During the smallpox epidemics of the eighteenth century in Southern Africa, there were no Bushman fatalities. They knew how to build immunity to certain diseases and poisons. Bushmen used to demonstrate this by for instance placing a tarantula spider on their hands, allowing themselves to be bitten and yet showing no trace of suffering afterwards.

A Bushman's consumption of food and water has astounded doctors. A Bushman swells visibly as he consumes a small buck. And yet he will be able to compete quite comfortably in a marathon in that state. They will overtake a buck in the desert heat or chase a zebra for several kilometers with hardly any rest.

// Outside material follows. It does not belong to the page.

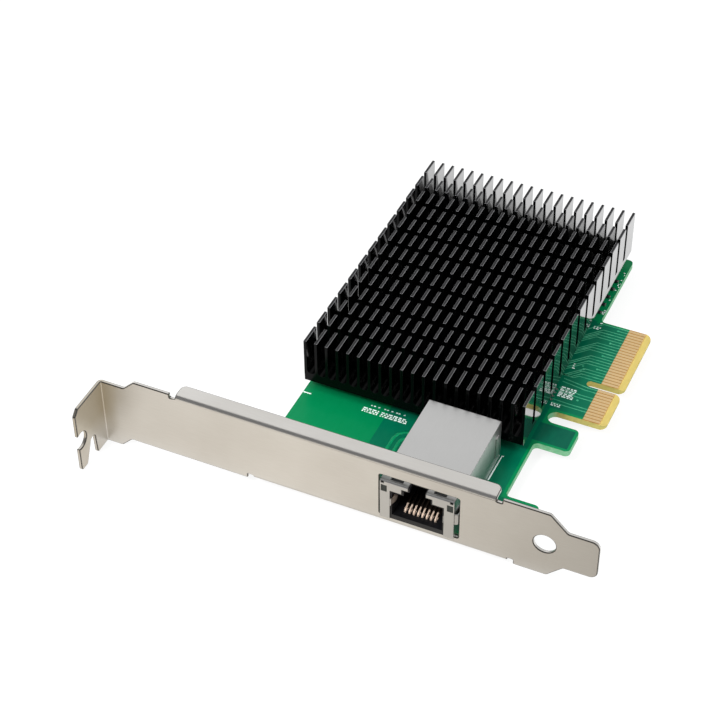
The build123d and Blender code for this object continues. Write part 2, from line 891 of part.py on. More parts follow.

It is claimed that the Bushmen has a sixth sense. They have a very highly developed and uncanny sense of direction, far superior to an European or African. A Bushman may turn, circle and zigzag for hours when hunting, but when returning to camp he will head exactly in the right direction.

A tribesman was teted by blindfolding and leading him through various paths for several hours. When the cloth was removed, he pointed to the exact direction of his camp. Children too, never lose their way. Together with this "guiding instinct", they apparently see a vision of the trail ahead.

At one stage during the previous century old people were no longer wanted and accepted in their communities.When a person became too old to take part in the daily tasks of the village, they were led into the forests and left to be killed by the wild beasts. Many did not care to wait for this ordeal and simply started to fade away. This power to die at will is a fact that science simply cannot explain.

Hypnotism has been practiced by African witch doctors for many centuries. The kind of hypnotist we're familiar with claims that he/she cannot make a person behave, while hypnotized, in a manner in which he would not normally behave. But in Africa, hypnotism is regarded as a strong and evil force.

The South African Police have recorded one such remarkable story. Two young native girls arrived at the Police station in the Northern Transvaal and confessed to have murdered and eaten the eldest wife of their husband, the chief. The police surgeon suspected hypnotism and suggested taking additional statements from them at frequent intervals. This clever plan indeed revealed that as the days passed the girls remembered less and less of the crime until eventually they denied any knowledge of it.

In actual fact no crime had been admitted at all. The chief's wife had died of ordinary illness. The suspicious chief, however had asked his witch-doctor to "smell out" the person responsible for her death.

These women had been selected by the witchdoctor, hypnotized, and told to report to the police.